In its previous incarnation, Bistro K was L’Ambassade de L’Ile, an spectacularly ostentatious fine-dining French restaurant that cost its backers more than £2.2 million to open, yet lasted little more than a year.
The critics tripped over themselves to pay it a visit before signing its death warrant. The fact that it was so intrinsically French probably didn’t help either.
Although the cooking was generally praised, the stifling atmosphere and OTT decor seemed totally out of step with the times: it looked like ‘a Stevenage nightclub circa 1978’, Time Out reckoned.

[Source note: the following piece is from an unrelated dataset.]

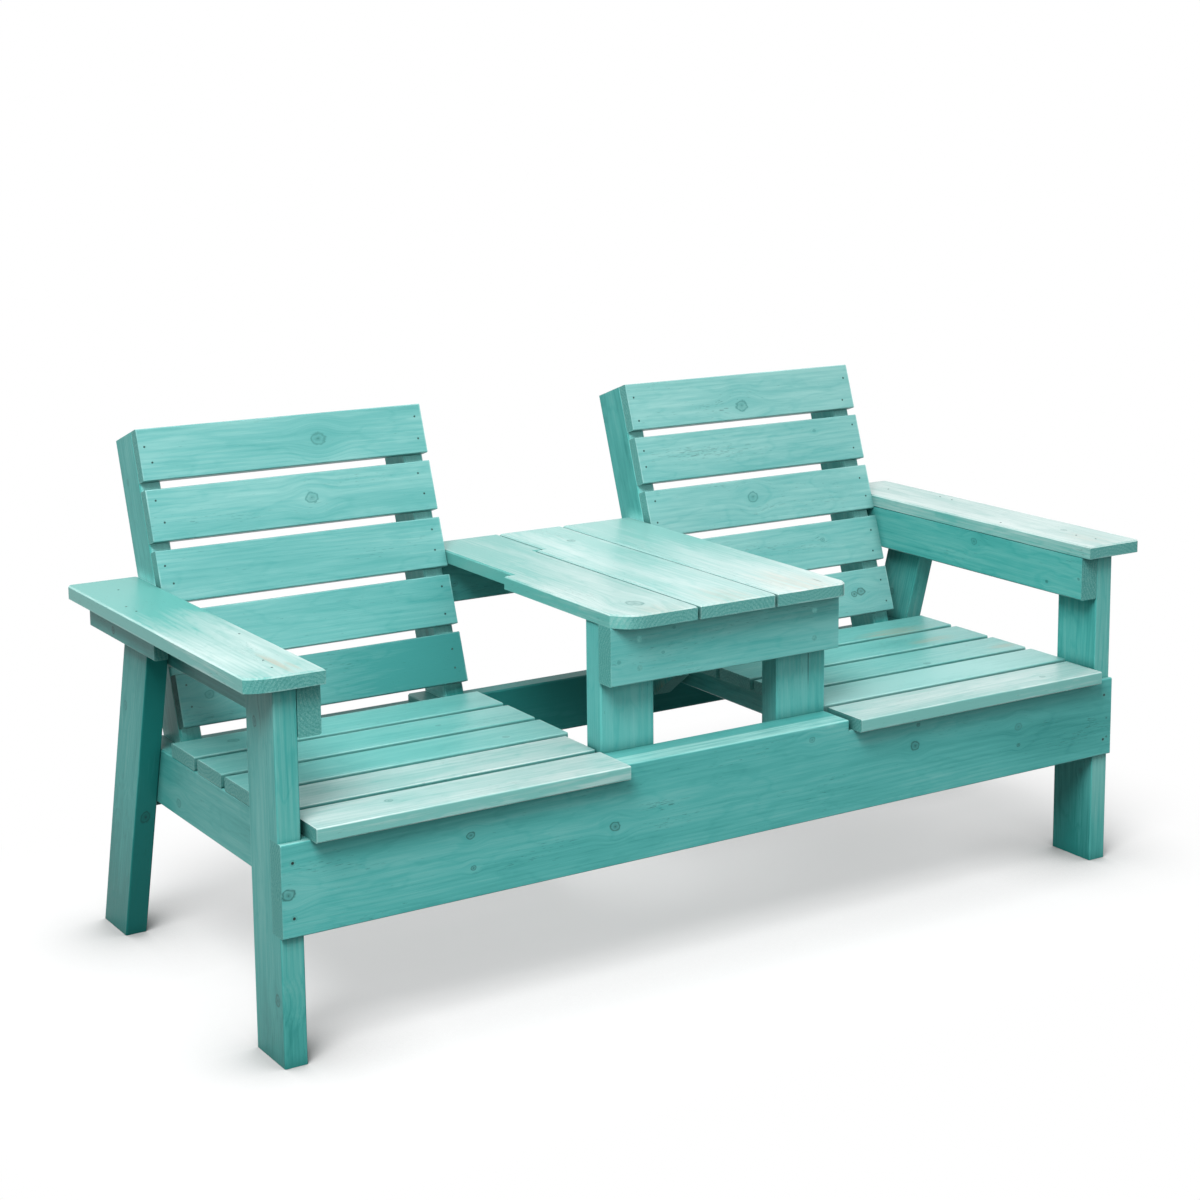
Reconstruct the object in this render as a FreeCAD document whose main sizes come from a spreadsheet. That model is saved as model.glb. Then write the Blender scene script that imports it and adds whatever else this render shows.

Undaunted, the owners took the criticism on board, and have spent what looks like another small fortune refurbishing the site into an all-day, supposedly more casual dining destination.
It seems that old habits die hard, though, because Bistro K now occupies a rather uncomfortable place between uptight fine dining and the informality it aims for.
The shag pile carpet and mirrored walls of L’Ambassade have been replaced by wooden flooring and inoffensive, almost cold decor, which needed a convivial crowd to create a buzz. It didn’t help that on our Thursday evening visit, staff outnumbered customers twofold.
And the reverential silence of L’Ambassade has been replaced by a loungey soundtrack that plays slightly selfconsciously.
The service remains rather over-busy, with water and wine subjected to incessant top-ups, and the food for our table of two seemingly requiring two staff members to serve it. Our waitress, though, was helpful and cheerful throughout.
The food, though, suffered from an identity crisis. A French bistro requires homely dishes that are immediately familiar and reassuring.
Our starter of rillettes (slightly too mushy) and charcuterie with pickles was unremarkable, and contained very un-French serrano ham.
A main of duck confit, served with fondant potato and ‘Koffman cabbage’, was very good – the crisp, salty skin of the duck concealed tender meat. But the artful presentation felt a bit fussy.
Another main of spaghetti with sea bass and tomato and garlic sauce was good too – cleanly flavoured and superbly fresh – but didn’t match the duck for finesse.
The dessert menu is a roll-call of Gallic classics – tarte tatin, lemon tart, roast pear. Our chocolate fondant was a dark, sticky delight.
Or main caveat though isn’t the food or the ambience, but the bill. Two courses each, a shared dessert and the cheapest bottle of wine
(a tropical Entre-Deux-Mers at £23) came to a rather steep £100 for two.
Perhaps ‘Bistro K2’ would be more appropriate.